▶ **Directions for this task**: All of the data below should be written out exactly.

(Object data in JSON)
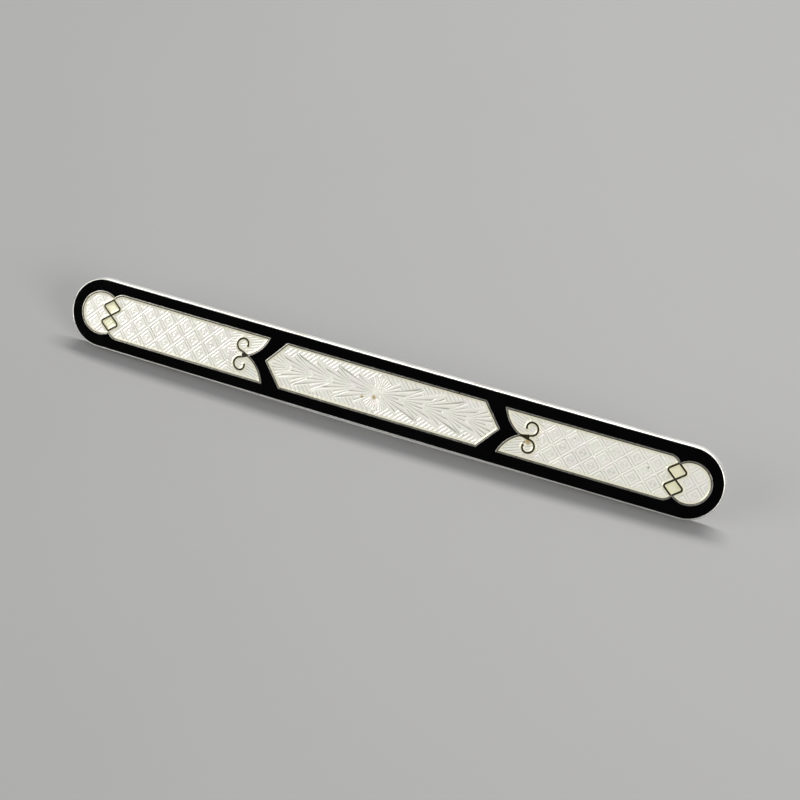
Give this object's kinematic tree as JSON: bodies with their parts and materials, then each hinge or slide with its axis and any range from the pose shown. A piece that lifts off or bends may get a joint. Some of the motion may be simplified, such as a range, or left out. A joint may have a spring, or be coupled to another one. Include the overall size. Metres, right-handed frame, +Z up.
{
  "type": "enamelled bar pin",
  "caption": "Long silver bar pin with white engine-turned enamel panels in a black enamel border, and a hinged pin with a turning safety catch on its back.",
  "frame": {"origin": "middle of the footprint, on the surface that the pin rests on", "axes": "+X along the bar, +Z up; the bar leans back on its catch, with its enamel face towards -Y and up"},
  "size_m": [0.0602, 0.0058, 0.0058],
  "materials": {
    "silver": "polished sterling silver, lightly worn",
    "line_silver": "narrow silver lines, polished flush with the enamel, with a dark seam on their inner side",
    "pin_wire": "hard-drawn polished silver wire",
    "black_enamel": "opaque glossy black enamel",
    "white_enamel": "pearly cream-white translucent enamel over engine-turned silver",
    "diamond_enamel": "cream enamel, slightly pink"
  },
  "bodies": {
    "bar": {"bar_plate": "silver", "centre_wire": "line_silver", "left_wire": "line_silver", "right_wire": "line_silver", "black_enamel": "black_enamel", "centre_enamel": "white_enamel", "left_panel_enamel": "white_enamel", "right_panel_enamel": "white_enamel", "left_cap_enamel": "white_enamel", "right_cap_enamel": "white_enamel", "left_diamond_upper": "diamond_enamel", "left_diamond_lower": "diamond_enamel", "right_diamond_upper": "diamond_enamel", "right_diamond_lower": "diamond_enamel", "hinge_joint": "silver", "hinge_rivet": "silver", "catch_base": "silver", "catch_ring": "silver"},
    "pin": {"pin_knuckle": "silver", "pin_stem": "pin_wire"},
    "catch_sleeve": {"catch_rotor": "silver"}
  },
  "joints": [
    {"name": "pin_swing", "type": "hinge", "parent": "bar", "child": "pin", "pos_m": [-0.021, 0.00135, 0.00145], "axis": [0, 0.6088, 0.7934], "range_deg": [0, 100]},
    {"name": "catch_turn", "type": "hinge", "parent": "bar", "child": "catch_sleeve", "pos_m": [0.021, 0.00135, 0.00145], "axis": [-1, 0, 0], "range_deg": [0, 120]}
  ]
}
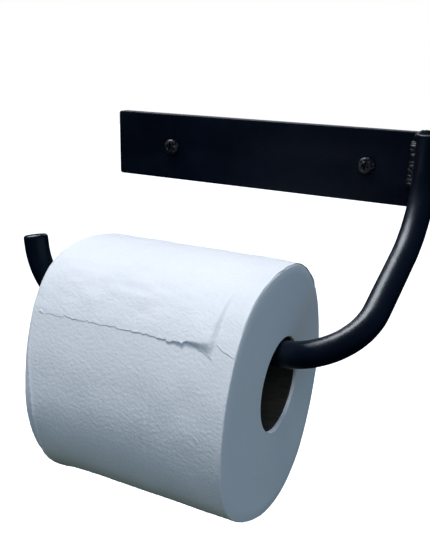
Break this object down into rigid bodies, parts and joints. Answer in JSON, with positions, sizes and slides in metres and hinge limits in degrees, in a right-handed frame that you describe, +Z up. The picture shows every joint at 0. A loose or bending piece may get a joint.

▶ **Exercise solution**:
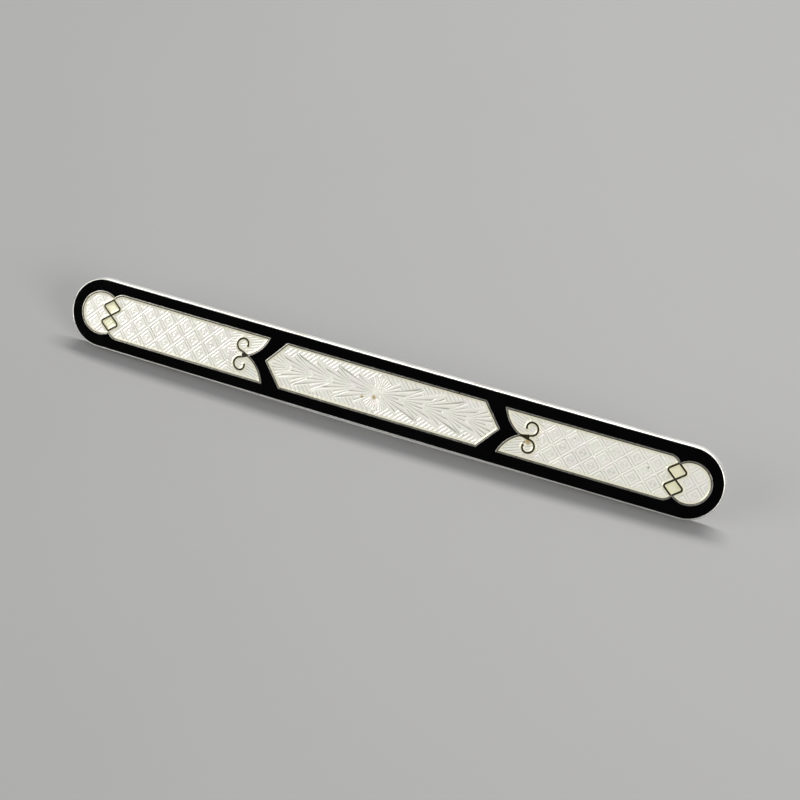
Give this object's kinematic tree as JSON: bodies with their parts and materials, then each hinge or slide with its axis and any range from the pose shown. A piece that lifts off or bends may get a joint. Some of the motion may be simplified, such as a range, or left out. A joint may have a spring, or be coupled to another one. Include the overall size. Metres, right-handed frame, +Z up.
{
  "type": "enamelled bar pin",
  "caption": "Long silver bar pin with white engine-turned enamel panels in a black enamel border, and a hinged pin with a turning safety catch on its back.",
  "frame": {"origin": "middle of the footprint, on the surface that the pin rests on", "axes": "+X along the bar, +Z up; the bar leans back on its catch, with its enamel face towards -Y and up"},
  "size_m": [0.0602, 0.0058, 0.0058],
  "materials": {
    "silver": "polished sterling silver, lightly worn",
    "line_silver": "narrow silver lines, polished flush with the enamel, with a dark seam on their inner side",
    "pin_wire": "hard-drawn polished silver wire",
    "black_enamel": "opaque glossy black enamel",
    "white_enamel": "pearly cream-white translucent enamel over engine-turned silver",
    "diamond_enamel": "cream enamel, slightly pink"
  },
  "bodies": {
    "bar": {"bar_plate": "silver", "centre_wire": "line_silver", "left_wire": "line_silver", "right_wire": "line_silver", "black_enamel": "black_enamel", "centre_enamel": "white_enamel", "left_panel_enamel": "white_enamel", "right_panel_enamel": "white_enamel", "left_cap_enamel": "white_enamel", "right_cap_enamel": "white_enamel", "left_diamond_upper": "diamond_enamel", "left_diamond_lower": "diamond_enamel", "right_diamond_upper": "diamond_enamel", "right_diamond_lower": "diamond_enamel", "hinge_joint": "silver", "hinge_rivet": "silver", "catch_base": "silver", "catch_ring": "silver"},
    "pin": {"pin_knuckle": "silver", "pin_stem": "pin_wire"},
    "catch_sleeve": {"catch_rotor": "silver"}
  },
  "joints": [
    {"name": "pin_swing", "type": "hinge", "parent": "bar", "child": "pin", "pos_m": [-0.021, 0.00135, 0.00145], "axis": [0, 0.6088, 0.7934], "range_deg": [0, 100]},
    {"name": "catch_turn", "type": "hinge", "parent": "bar", "child": "catch_sleeve", "pos_m": [0.021, 0.00135, 0.00145], "axis": [-1, 0, 0], "range_deg": [0, 120]}
  ]
}
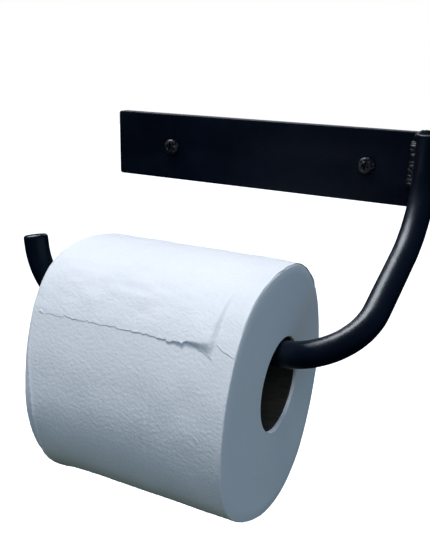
Break this object down into rigid bodies, parts and joints. Answer in JSON, with positions, sizes and slides in metres and hinge limits in degrees, in a right-handed frame that you describe, +Z up. The picture shows every joint at 0. A loose or bending piece may get a joint.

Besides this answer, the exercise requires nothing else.